By inserting a delay line before the amplifier to a vocal cluster, we can try to achieve what Helmut Haas proved. By delaying the cluster  from 10ms to 30ms, we can shift the audience's perception of the sound  source to the stage itself, not to the vocal cluster. This effect is limited by the sound coming from the stage; often if actors are miced  well and sound natural while facing front and suddenly turn around to  face the back wall (upstage), a sudden shift in perception is noted as  the original sound (their voice) is not being heard clearly.
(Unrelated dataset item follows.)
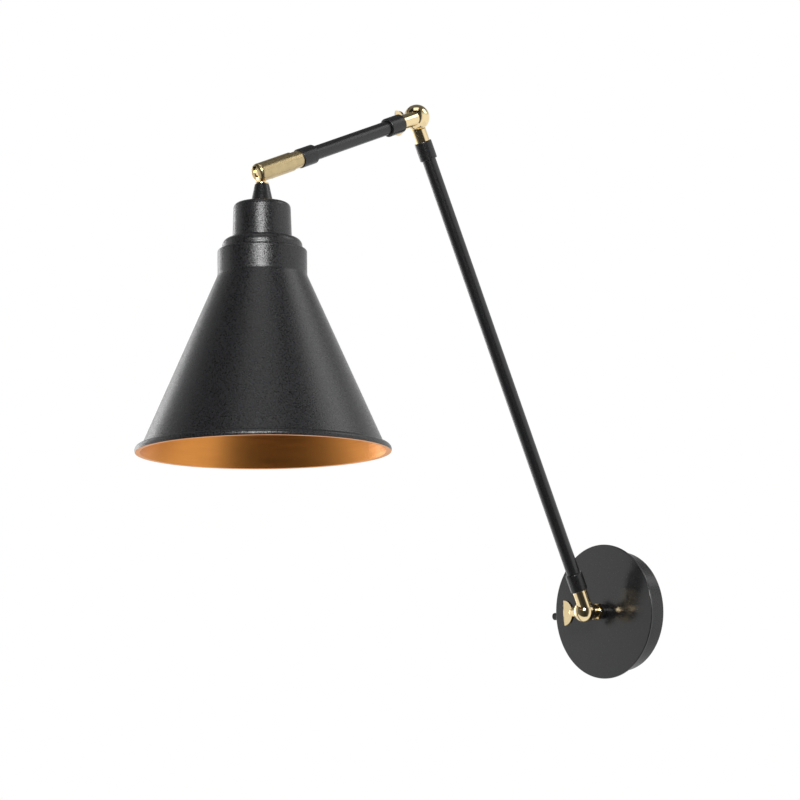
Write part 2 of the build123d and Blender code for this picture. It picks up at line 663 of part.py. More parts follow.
def holder_nut():
    """Ribbed ring that clamps the shade up against the ring and the cup."""
    top = -RING_BOTTOM - SHADE_T
    nut = rod(HOLDER_NUT_D, top - HOLDER_NUT_T, top)
    nut = chamfer(nut.edges().group_by(Axis.Z)[0], HOLDER_NUT_EDGE)
    notch = Pos(HOLDER_NUT_D / 2, 0, 0) * rod(RIB_NOTCH_D, top - HOLDER_NUT_T, top - RIB_NOTCH_START)
    for i in range(HOLDER_NUT_RIBS):
        nut -= Rot(0, 0, 360 / HOLDER_NUT_RIBS * i) * notch
    return HEAD_PLACE * (nut - rod(HOLDER_D + 4 * RUN, top - HOLDER_NUT_T, top))


# ---------------------------------------------------------------- assembly

nodes["wall_bracket"] = wall_bracket()
nodes["canopy_body"] = canopy_body()
nodes["canopy_face"] = canopy_face()
nodes["canopy_side_screw"] = canopy_side_screw()
nodes["canopy_thumb_screw"] = canopy_thumb_screw()
nodes["terminal_block"] = terminal_block()
nodes["terminal_screws"] = terminal_screws()
nodes["earth_screw"] = earth_screw()
nodes["stub_nipple"] = stub_nipple()
nodes["inner_washer"] = inner_washer()
nodes["inner_nut"] = inner_nut()
nodes["stub_collar"] = stub_collar()
nodes["stub_nut"] = stub_nut()
nodes["base_wall_half"] = base_wall_half()

nodes["base_arm_half"] = base_arm_half()
nodes["base_friction_washer"] = BASE_PLACE * friction_washer(BASE_BALL_D)
nodes["base_wing_screw"] = BASE_PLACE * wing_screw(BASE_BALL_D)
nodes["lower_arm_collar"] = LOWER_PLACE * collar(LOWER_COLLAR_D, LOWER_COLLAR_START, LOWER_COLLAR_L, 1)
nodes["lower_arm_tube"] = LOWER_PLACE * tube(LOWER_MOUTH - TUBE_SEAT, TOP_MOUTH + TUBE_SEAT)
nodes["lower_arm_top_collar"] = LOWER_PLACE * collar(LOWER_COLLAR_D, TOP_SHOULDER, LOWER_COLLAR_L, -1)
nodes["elbow_lower_half"] = elbow_lower_half()

nodes["elbow_upper_half"] = elbow_upper_half()
nodes["elbow_friction_washer"] = ELBOW_PLACE * friction_washer(ELBOW_BALL_D)
nodes["elbow_wing_screw"] = ELBOW_PLACE * wing_screw(ELBOW_BALL_D)
nodes["upper_arm_inner_collar"] = UPPER_PLACE * collar(UPPER_COLLAR_D, INNER_COLLAR_START, UPPER_COLLAR_L, 1)
nodes["upper_arm_tube"] = UPPER_PLACE * tube(INNER_MOUTH - TUBE_SEAT, OUTER_MOUTH + TUBE_SEAT)
nodes["upper_arm_outer_collar"] = UPPER_PLACE * collar(UPPER_COLLAR_D, FORK_SHOULDER, UPPER_COLLAR_L, -1)
nodes["head_fork"] = head_fork()
nodes["head_pivot_screw"] = head_pivot_screw()

nodes["head_tongue"] = head_tongue()
nodes["nose_cone"] = nose_cone()
nodes["cup_nut"] = cup_nut()
nodes["socket_cup"] = socket_cup()
nodes["neck_ring"] = neck_ring()
nodes["shade"] = shade()
nodes["holder_nut"] = holder_nut()
nodes["holder_body"] = holder_body()
nodes["holder_shell"] = holder_shell()
nodes["centre_contact"] = centre_contact()

os.makedirs("parts", exist_ok=True)
for name, solid in nodes.items():
    export_step(solid, f"parts/{name}.step")
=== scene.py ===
import json
import math

import bmesh
import bpy
from mathutils import Matrix, Vector


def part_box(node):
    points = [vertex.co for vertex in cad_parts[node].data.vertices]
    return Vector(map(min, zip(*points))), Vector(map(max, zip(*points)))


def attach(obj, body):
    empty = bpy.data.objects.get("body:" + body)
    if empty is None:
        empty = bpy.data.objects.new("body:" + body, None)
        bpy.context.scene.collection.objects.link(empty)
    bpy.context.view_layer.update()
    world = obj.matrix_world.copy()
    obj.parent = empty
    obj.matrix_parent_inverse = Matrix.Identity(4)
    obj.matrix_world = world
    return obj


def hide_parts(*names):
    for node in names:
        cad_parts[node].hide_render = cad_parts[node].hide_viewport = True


bl_info = {
    "name": "Accordion Wall Lamp",
    "version": (1, 0, 0),
    "blender": (4, 5, 0),
    "location": "View3D > Sidebar > Lamp",
    "description": "A folding wall lamp with split-ball knuckles and a cone shade",
    "category": "Add Mesh",
}

MM = 0.001

SPIGOT_R, SPIGOT_L = 3.98 * MM, 8.0 * MM    # end of a stem or of the fork inside its collar
SPIGOT_BORE_R = 4.05 * MM                   # hole for it in the collar
RUN = 0.05 * MM                             # clearance round a shaft, a tube's end or the screw shell
HANGER_R = 4.0 * MM                         # threaded tube below the tongue
CUP_NUT_T, HANGER_PAST_NUT = 4.0 * MM, 5.0 * MM
PIN_HEAD_T = 2.0 * MM                       # head of the pivot screw
DRIVE_L, DRIVE_DEEP = 12.0 * MM, 1.8 * MM   # cutter of a screwdriver slot; half of its depth cuts
CHAMFER_IN, CHAMFER_DOWN = 0.62 * MM, 0.36 * MM     # corners of the brass nut
FLUTE_FACES = 6                             # faces from one flute to the next, of which two are pressed in

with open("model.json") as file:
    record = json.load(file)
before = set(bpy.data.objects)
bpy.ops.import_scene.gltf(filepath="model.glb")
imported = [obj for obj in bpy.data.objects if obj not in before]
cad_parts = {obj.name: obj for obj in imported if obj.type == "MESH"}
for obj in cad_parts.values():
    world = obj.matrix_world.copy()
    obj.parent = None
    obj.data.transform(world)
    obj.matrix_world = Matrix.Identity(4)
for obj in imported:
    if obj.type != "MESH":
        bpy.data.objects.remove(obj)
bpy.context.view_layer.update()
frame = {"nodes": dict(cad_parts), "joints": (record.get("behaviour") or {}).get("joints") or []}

PIVOTS = {joint["name"]: Vector(joint["pos_m"]) for joint in frame["joints"]}
BASE = PIVOTS["base_tilt"]
ELBOW = PIVOTS["elbow_tilt"]
HEAD = PIVOTS["head_tilt"]


def arm_angle(low, high):
    """Turn about X that takes +Z to the line from one pivot to the next."""
    return math.atan2(low.y - high.y, high.z - low.z)


def along(start, x, angle):
    """Place of an arm: its line starts beside a pivot at the given x and leans by angle."""
    return Matrix.Translation((x, start.y, start.z)) @ Matrix.Rotation(angle, 4, "X")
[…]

Another application for the delay unit is in venues with balconies.  Underneath the balcony, intelligibility from the centre vocal cluster will diminish, since there is a distinct shadow caused by the balcony  overhead. Thus, insertion of small speakers with good high- to  mid-frequency response is necessary to improve intelligibility. However, without the use of a delay line, sound will come from these small  under balcony speakers first - which will confuse if not irritate the audience. Insertion of a delay line will fix this problem - by delaying the under balcony fill speakers, sound will seem to "appear" from the  stage first, and the fill speakers will provide for improve  intelligibility.